Mais uma vez é importante ter claro
que uma pessoa que conhece a verdade sobre si mesma adquire uma liberdade
interior diante de todas as circunstâncias externas. Essa é a imagem de Jesus
diante de Pilatos: sendo julgado, desprezado, ridicularizado e condenado, ele
permanece em pé, íntegro, inteiro, livre, sereno, porque está assentado sobre a
sua verdade interior. Nesta época de profunda desorientação, onde muitas
pessoas confiam sua vida a pessoas ou situações doentias e destrutivas, que
você possa conhecer a sua verdade interior, assentando sobre ela sua existência,
como uma árvore se assenta sobre raízes profundas e não tomba diante dos ventos
contrários.
Oração:
Senhor nosso Deus, estende o Teu domínio sobre todo ser humano, libertando-o do
domínio do mal, de todas as coisas, pessoas ou situações que possam adoecê-lo
ou destruí-lo.

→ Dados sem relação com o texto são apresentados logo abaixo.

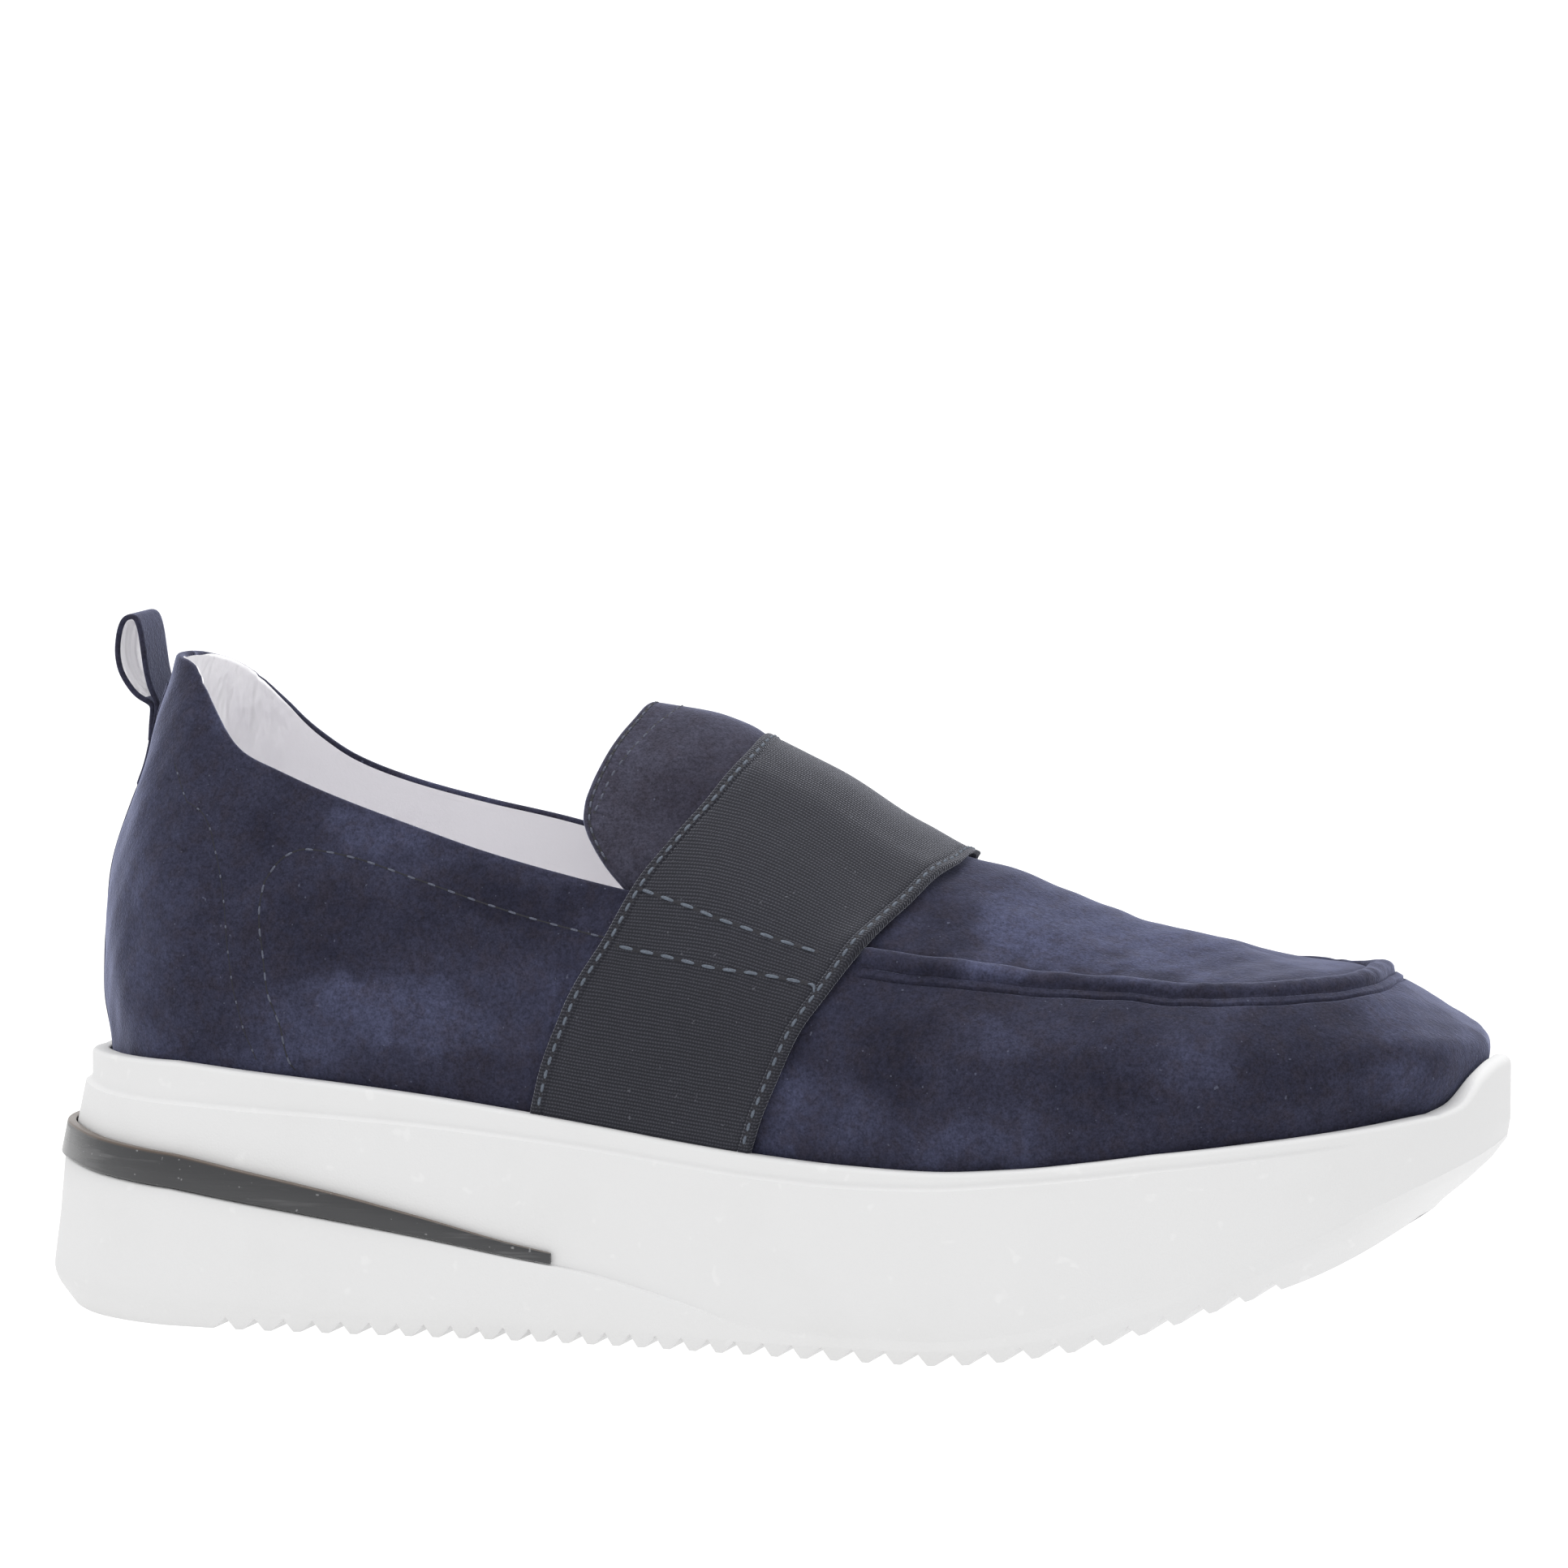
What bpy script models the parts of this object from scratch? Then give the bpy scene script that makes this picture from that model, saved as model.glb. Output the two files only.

Reina sobre nós com Teu amor e Tua misericórdia. Reina com a Tua
paz sobre nossas famílias, nossas escolas e nossos locais de trabalho.
Senhor Jesus Cristo, o Pai concedeu
a Ti o poder sobre todo ser humano. Ele quis restaurar em Ti todas as coisas.
Estende a Tua mão sobre a face da terra, para curar os enfermos, procurar os
que estão perdidos, reunir os dispersos e fortalecer os que vacilam. Que a força
da Tua paz faça desaparecer do mundo a guerra e a violência.
Espírito Santo, concede-nos a
verdade capaz de nos libertar de todo tipo de mentira e de engano que nos
adoecem e nos destroem. Reina sobre nós com a Tua graça. Defende-nos do
inimigo. Liberta-nos do domínio do maligno e do nosso próprio pecado. Destina
cada um de nós ao Reino eterno de nosso Senhor Jesus Cristo. Amém.